### What is needed
Reproduce exactly the section that begins at the line containing "(195.6, 198.4), 12))" and ends at the line containing "obj.parent = empty", both lines included; omit all other lines.

### Dataset extract
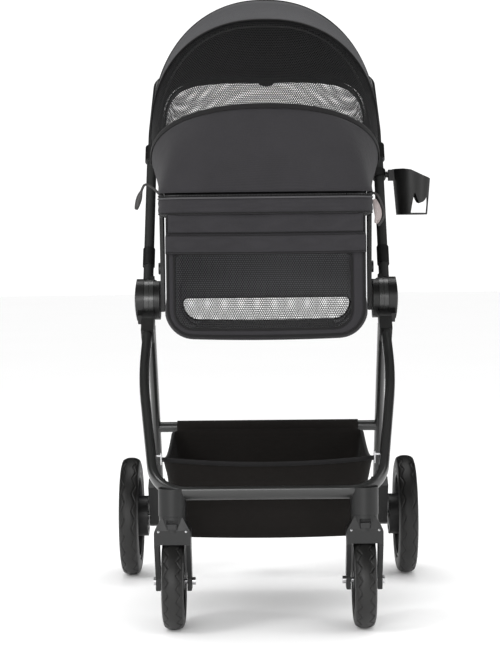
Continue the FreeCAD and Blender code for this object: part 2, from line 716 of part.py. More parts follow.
rise = V(0, 0, rim_height)
band = Part.Face(rim_outline(0, rim_low)).extrude(rise)
band = band.cut(Part.Face(rim_outline(rim_band, rim_low)).extrude(rise))
band = band.makeFillet(5.0, [e for e in band.Edges if abs(e.BoundBox.ZLength) < 0.01])
band = band.cut(rim_tube(rim_tube_radius + fit_gap))
tape_low = rim_low + rim_height + 0.2
tape = Part.Face(rim_outline(2, tape_low)).extrude(V(0, 0, 2.2))
tape = tape.cut(Part.Face(rim_outline(12, tape_low)).extrude(V(0, 0, 2.2)))
save("zipper_tape", tape)

arm_x = (rim_half_width + 1, 195.0)
pivot = V(0, canopy_pivot_y, canopy_pivot_height)
screw_places = [V(0, canopy_pivot_y - 12, rim_mid), V(0, canopy_pivot_y + 20, rim_mid)]
arm_outline = [(-20, hub.z - 22), (20, hub.z - 22), (22, hub.z + 60), (16, rim_low), (4, pivot.z - 10),
               (pivot.y + 9, pivot.z + 14), (pivot.y - 9, pivot.z + 14), (pivot.y - 17, pivot.z - 10),
               (-38, rim_low), (-24, hub.z + 60)]
latch_centre = V(0, 0, hub.z + 58)
latch_radius = 11.0
arm = plate(arm_outline, arm_x)
tongue = box(tongue_x, (-tongue_half_width, tongue_half_width), (tongue_low, hub.z + 20))
arm = fuse(arm, tongue).cut(disc(latch_radius + slide_gap, (180, 205), latch_centre))
for place in screw_places:
    arm = arm.cut(disc(2.5 + fit_gap, (180, 205), place))
    band = band.cut(disc(2.8, (184, 190), place)).cut(disc(2.8, (-190, -184), place))
save("rim_pad", band)
save("rim_tube", rim_tube(rim_tube_radius).cut(rim_tube(rim_tube_radius - 1.2)))
pivot_pin = disc(4 - running_gap, (arm_x[1] - 5, 203.4), pivot)
save("carrier_arms", both(fuse(arm, pivot_pin)))
screws = [fuse(disc(2.5, (rim_half_width - rim_centre_inset + rim_tube_radius + 0.3, arm_x[1] + 0.2), place),
               disc(4.2, (arm_x[1] + 0.1, arm_x[1] + 0.9), place)) for place in screw_places]
save("arm_screws", Part.makeCompound(screws + [mirrored(screw) for screw in screws]))
save_pair("carrier_latch", disc(latch_radius, (arm_x[0] + 2, arm_x[1] + 4.5), latch_centre))

# Zipper sliders run back along the sides of the rim.
slider_y = cabin_front + 60
zip_slider = rounded_block((176, 185), (slider_y - 7, slider_y + 7), (tape_low + 2.5, tape_low + 7), 3)
pull_tab = rounded_block((rim_half_width + 0.6, rim_half_width + 2.2), (slider_y - 5, slider_y + 5),
                         (rim_low - 34, tape_low + 5), 0.7)
pull_link = box((184, rim_half_width + 2), (slider_y - 2, slider_y + 2), (tape_low + 3, tape_low + 5))
save_pair("zipper_pull", fuse(zip_slider, pull_link, pull_tab))


# ---------------------------------------------------------------- canopy
def arch(foot, top, half_width, fullness, inset):
    """One edge of the hood: a rounded arch from a foot on each side to a top point."""
    reach = V(0, top[0] - foot[0], top[1] - foot[1])
    reach = reach * ((reach.Length - inset) / reach.Length)
    points = []
    steps = 12
    for step in range(steps + 1):
        angle = math.pi * step / steps
        across = math.copysign(abs(math.cos(angle)) ** (2 / fullness), math.cos(angle))
        along = abs(math.sin(angle)) ** (2 / fullness)
        points.append(V((half_width - inset) * across, foot[0], foot[1]) + reach * along)
    curve = Part.BSplineCurve()
    curve.interpolate(points)
    return curve.toShape(), points[0], points[-1]


def band_outline(foot, top, half_width, fullness, thickness, inset=0.0):
    """A closed thin arch, as wide as the skin or strip is thick."""
    outside, first, last = arch(foot, top, half_width, fullness, inset)
    inside, inner_first, inner_last = arch(foot, top, half_width, fullness, inset + thickness)
    return Part.Wire([outside, Part.LineSegment(last, inner_last).toShape(), inside,
                      Part.LineSegment(inner_first, first).toShape()])


def skin(*edges):
    """Fabric panel ruled between arches; each edge is (foot, top, half width, fullness)."""
    outlines = [band_outline(*edge, canopy_skin) for edge in edges]
    panels = [Part.makeLoft([first, second], True, True) for first, second in zip(outlines, outlines[1:])]
    whole = panels[0]
    for panel in panels[1:]:
        whole = whole.fuse(panel)
    return whole


wide = canopy_half_width
low_z = tape_low + 8
edge_half_width = rim_half_width + 1
ahead_of_pivot = canopy_pivot_y - 32
front_edge = ((ahead_of_pivot + 4, low_z), (rim_front + 3, low_z), edge_half_width, 10.0)
front_arch = ((ahead_of_pivot, canopy_pivot_height + 17), (-205.0, 900.0), wide, 2.25)
middle_arch = ((canopy_pivot_y - 14, canopy_pivot_height + 35), (-100.0, canopy_crest - 50), wide, 2.45)
crest_arch = ((canopy_pivot_y + 4, canopy_pivot_height + 37), (10.0, canopy_crest), wide, 2.2)
roof_arch = ((canopy_pivot_y + 20, canopy_pivot_height + 33), (105.0, canopy_crest - 35), wide - 3, 2.7)
rear_arch = ((canopy_pivot_y + 32, canopy_pivot_height + 27), (cabin_rear - 15, 989.0), wide - 10, 5.0)
rear_middle = ((canopy_pivot_y + 32, canopy_pivot_height - 10), (rim_rear - 6, 800.0), wide - 16, 6.0)
rear_edge = ((26.0, low_z), (rim_rear - 3, low_z), edge_half_width, 10.0)
seam = 0.25


def shifted(edge, forward, up=0.0):
    """The same arch moved a little, which leaves a seam between two panels."""
    foot, top, half_width, fullness = edge
    return ((foot[0] + forward, foot[1] + up), (top[0] + forward, top[1] + up), half_width, fullness)


save("canopy_cover", skin(front_edge, shifted(front_arch, -seam, -seam)))
save("canopy_mesh", skin(shifted(front_arch, seam, seam), shifted(middle_arch, -seam, -seam)))
save("canopy_roof", skin(shifted(middle_arch, seam), crest_arch, roof_arch, shifted(rear_arch, -seam, seam)))
save("canopy_window", skin(shifted(rear_arch, seam, -seam), shifted(rear_middle, 0, seam)))
save("canopy_back", skin(shifted(rear_middle, 0, -seam), rear_edge))


def bow(edge, foot_x, strip_width):
    """Flat sprung strip under the hood, with an eye round the canopy pivot at each end."""
    foot, top, half_width, fullness = edge
    direction = V(0, top[0] - pivot.y, top[1] - pivot.z).normalize()
    reach = (V(0, top[0], top[1]) - pivot).Length - 10
    tip = pivot + direction * reach
    outline = band_outline((pivot.y, pivot.z), (tip.y, tip.z), foot_x[1], fullness, foot_x[1] - foot_x[0])
    side = direction.cross(ALONG_X) * strip_width
    strip = Part.Face(outline).extrude(side)
    strip.translate(side * -0.5)
    eye = disc(10, foot_x, pivot)
    strip = fuse(strip, eye, mirrored(eye))
    for bore_x in ((190, 210), (-210, -190)):
        strip = strip.cut(disc(4, bore_x, pivot))
    return strip


save("bow_front", bow(front_arch, (195.6, 198.4), 12))
save("bow_middle", bow(middle_arch, (199.0, 201.8), 12))
rear_foot, rear_top, rear_half_width, rear_fullness = rear_arch
rear_strip = Part.Face(band_outline((rear_foot[0] + 4, rear_foot[1] - 4), (rear_top[0] - 8, rear_top[1] - 11),
                                    rear_half_width - 5, rear_fullness, 3))
save("bow_rear", rear_strip.extrude(V(0, -7, 7)))
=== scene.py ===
import math
import bmesh
import bpy
from mathutils import Matrix, Vector, noise


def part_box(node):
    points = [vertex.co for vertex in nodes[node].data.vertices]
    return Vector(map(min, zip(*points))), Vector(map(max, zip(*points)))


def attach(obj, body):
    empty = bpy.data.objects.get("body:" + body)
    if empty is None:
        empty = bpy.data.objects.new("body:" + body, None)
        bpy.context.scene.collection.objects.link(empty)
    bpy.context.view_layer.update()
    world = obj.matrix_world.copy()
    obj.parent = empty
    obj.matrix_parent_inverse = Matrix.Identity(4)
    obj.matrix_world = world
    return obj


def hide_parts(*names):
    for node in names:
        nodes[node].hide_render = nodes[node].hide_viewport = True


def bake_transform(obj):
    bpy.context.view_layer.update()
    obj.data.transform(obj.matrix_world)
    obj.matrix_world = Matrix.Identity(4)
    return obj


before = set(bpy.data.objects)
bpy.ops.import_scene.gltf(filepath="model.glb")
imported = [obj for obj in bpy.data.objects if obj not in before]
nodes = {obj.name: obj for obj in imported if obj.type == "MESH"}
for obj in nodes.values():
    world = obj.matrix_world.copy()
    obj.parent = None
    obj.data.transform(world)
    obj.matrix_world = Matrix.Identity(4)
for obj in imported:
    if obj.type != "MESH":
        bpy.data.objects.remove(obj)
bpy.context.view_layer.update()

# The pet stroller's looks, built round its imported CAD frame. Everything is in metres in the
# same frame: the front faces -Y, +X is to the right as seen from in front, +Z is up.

collection = bpy.context.scene.collection
SIDES = (("left", -1), ("right", 1))


# ---------------------------------------------------------------- meshes
def new_object(name, points, faces, material, smooth=True):
    mesh = bpy.data.meshes.new(name)
    mesh.from_pydata([tuple(p) for p in points], [], faces)
    mesh.update()
    if smooth:
        mesh.polygons.foreach_set("use_smooth", [True] * len(mesh.polygons))
    obj = bpy.data.objects.new(name, mesh)
    collection.objects.link(obj)
    obj.data.materials.append(material)
    return obj


def face_outward(obj):
    """Turns all normals the same way, outward on a closed mesh."""
    work = bmesh.new()
    work.from_mesh(obj.data)
    bmesh.ops.recalc_face_normals(work, faces=work.faces)
    work.to_mesh(obj.data)
    work.free()
    return obj


def grid(rows, wrap=False):
    """Points and quads of a sheet given as rows of points; wrap joins each row's ends."""
    width = len(rows[0])
    points = [p for row in rows for p in row]
    faces = []
    for r in range(len(rows) - 1):
        for c in range(width if wrap else width - 1):
            d = (c + 1) % width
            faces.append((r * width + c, r * width + d, (r + 1) * width + d, (r + 1) * width + c))
    return points, faces


def thicken(obj, thickness, offset=-1.0, lining=None):
    """Gives a sheet its thickness; the lining is the material of its inner side."""
    solid = obj.modifiers.new("thickness", "SOLIDIFY")
    if lining:
        obj.data.materials.append(lining)
        solid.material_offset = 1
    solid.thickness = thickness
    solid.offset = offset
    solid.use_even_offset = False
    return obj


def smooth_up(obj, levels=1):
    sub = obj.modifiers.new("smooth", "SUBSURF")
    sub.levels = levels
    sub.render_levels = levels
    return obj


def spread(points, count, closed=False):
    """The same line with points at equal distances."""
    line = list(points) + ([points[0]] if closed else [])
    marks = [0.0]
    for a, b in zip(line, line[1:]):
        marks.append(marks[-1] + (b - a).length)
    out = []
    steps = count if closed else count - 1
    segment = 0
    for i in range(count):
        target = marks[-1] * i / steps
        while segment < len(marks) - 2 and marks[segment + 1] < target:
            segment += 1
        span = marks[segment + 1] - marks[segment]
        out.append(line[segment].lerp(line[segment + 1], (target - marks[segment]) / max(span, 1e-9)))
    return out


def line_length(points):
    return sum((b - a).length for a, b in zip(points, points[1:]))


def section_tube(name, path, section, material, closed=False, up=Vector((0, 0, 1))):
    """Sweeps a closed outline of (sideways, up) points along a path that stays fairly level."""
    rows = []
    count = len(path)
    for i, point in enumerate(path):
        ahead = path[(i + 1) % count] if closed or i < count - 1 else point
        behind = path[i - 1] if closed or i > 0 else point
        along = (ahead - behind).normalized()
        side = along.cross(up).normalized()
        rise = side.cross(along).normalized()
        rows.append([point + side * a + rise * b for a, b in section])
    if closed:
        rows.append(rows[0])
    points, faces = grid(rows, wrap=True)
    if not closed:
        width = len(section)
        faces.append(tuple(range(width)))
        faces.append(tuple(reversed(range(len(points) - width, len(points)))))
    obj = new_object(name, points, faces, material)
    if closed:
        weld(obj)
    return face_outward(obj)


def weld(obj, distance=0.00001):
    work = bmesh.new()
    work.from_mesh(obj.data)
    bmesh.ops.remove_doubles(work, verts=work.verts, dist=distance)
    work.to_mesh(obj.data)
    work.free()
    return obj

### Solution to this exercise
save("bow_front", bow(front_arch, (195.6, 198.4), 12))
save("bow_middle", bow(middle_arch, (199.0, 201.8), 12))
rear_foot, rear_top, rear_half_width, rear_fullness = rear_arch
rear_strip = Part.Face(band_outline((rear_foot[0] + 4, rear_foot[1] - 4), (rear_top[0] - 8, rear_top[1] - 11),
                                    rear_half_width - 5, rear_fullness, 3))
save("bow_rear", rear_strip.extrude(V(0, -7, 7)))
=== scene.py ===
import math
import bmesh
import bpy
from mathutils import Matrix, Vector, noise


def part_box(node):
    points = [vertex.co for vertex in nodes[node].data.vertices]
    return Vector(map(min, zip(*points))), Vector(map(max, zip(*points)))


def attach(obj, body):
    empty = bpy.data.objects.get("body:" + body)
    if empty is None:
        empty = bpy.data.objects.new("body:" + body, None)
        bpy.context.scene.collection.objects.link(empty)
    bpy.context.view_layer.update()
    world = obj.matrix_world.copy()
    obj.parent = empty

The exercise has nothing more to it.